Building-integrated energy generation can significantly reduce the building's net energy consumption as well as increase the building's resiliency. The potential for self-generation reduces dependency to utilities and, when combined with energy storage, can enable buildings to significantly reduce power outages. However, solar energy intermittent and unpredictable nature can make the design of these systems to meet building energy demands complex. In this way, multiple studies have evaluated the ideal sizing of battery storage systems to enhance renewable energy generation [2]. Intuitive methodologies are often utilized to approximately size PV systems based on the monthly solar energy, while other studies favor artificial intelligence methodologies to find an appropriate solution without guaranteeing perfect sizing [3]. Mathematical programming models are also utilized to find optimal PV-battery sizing for their applied case study building [5].

Similarly, thermal storage solutions for solar thermal systems have also been studied broadly [6]. Water thermal storages are often used for solar applications since they are an effective and affordable solution achieving good performance for low-temperature applications [7], such as building heating. Thermal storage adequate sizing has shown that it can significantly improve solar thermal collector performance [8], with tank stratification improving the efficiency [9]. Studies have also investigated the ideal sizing for PV/T collectors to maximize their performance [15], however thermal storage sizing remains the most common difficulty of PV/T system implementation [12].

Solar-energy storage systems’ appropriate sizing can enhance building performance as well as increase building resiliency by mitigating power outages. In the United States, electricity consumers averaged 7 h of power interruption in 2021, with power outages from major events going as high as 8 h on average in recent years [13]. Some studies have investigated the potential of PV-battery systems to minimize these power outages by utilizing optimal sizing for the designed systems [14] as well as developing stochastic methods to incorporate solar variability to maximize resiliency [15]. In this way, PV/T combined with batteries and thermal storage has the potential to enhance typical PV-battery systems for building performance as well as resiliency to power outages.
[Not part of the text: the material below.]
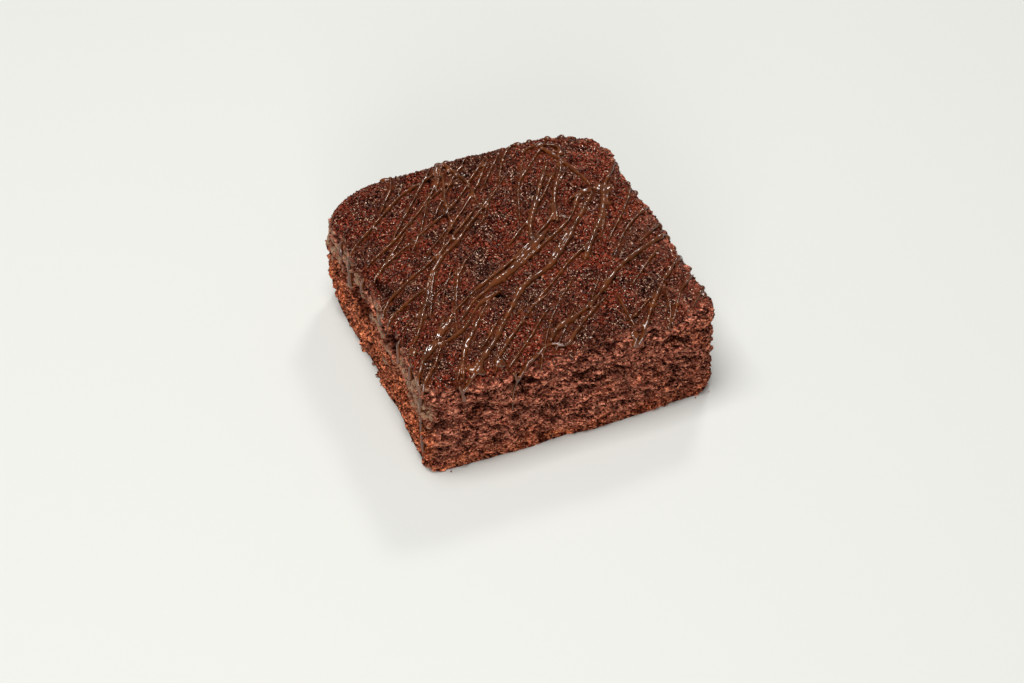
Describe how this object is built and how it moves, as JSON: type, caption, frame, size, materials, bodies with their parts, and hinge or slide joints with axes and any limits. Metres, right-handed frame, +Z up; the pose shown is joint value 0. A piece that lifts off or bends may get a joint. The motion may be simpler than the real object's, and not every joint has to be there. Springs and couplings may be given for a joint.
{
  "type": "chocolate brownie",
  "caption": "Square piece of chocolate brownie with rounded corners, an open crumb on its cut walls and thin chocolate drizzle over its top",
  "frame": {"origin": "on the table, under the middle of the piece", "axes": "+Z is up; -Y is the front wall, the one with the softest top edge; -X is the left wall; the sharp upright corner is between them"},
  "size_m": [0.07, 0.0728, 0.0267],
  "materials": {
    "chocolate_crumb": "baked chocolate cake: fine sugary crust on top, open matte crumb on the walls",
    "chocolate_drizzle": "thin set lines of milk chocolate, satin gloss"
  },
  "bodies": {
    "root": {"brownie": "chocolate_crumb"}
  },
  "joints": []
}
The aim of this study is the optimization of PV/T collector, batteries, and thermal storage sizing through a sensitivity analysis to maximize system performance as well as increase building resiliency to power outages for cold climate building heating.

2 Methodology

This study consists of a sensitivity analysis to optimize the sizing of a PV/T-battery-thermal storage system applied as a case study on the offices of a school building in Sainte-Marthe-sur-le-Lac, near Montreal, Canada. The system is optimized to increase building resiliency to power outages for a minimum of 8 h of self-sufficiency. The self-sufficiency duration is calculated based on the duration where the stored total energy can meet the totality of the load starting when the PV/T electrical generation cannot meet the entirety of the load. The studied system is to be dimensioned to meet the heating load of the school offices’ radiant hydronic loop during winter operation. The initial system dimensions are based on an existing operational retrofitted PV/T-thermal storage system on a research building. The studied system components are modeled with Python (Fig. 1).

Fig. 1.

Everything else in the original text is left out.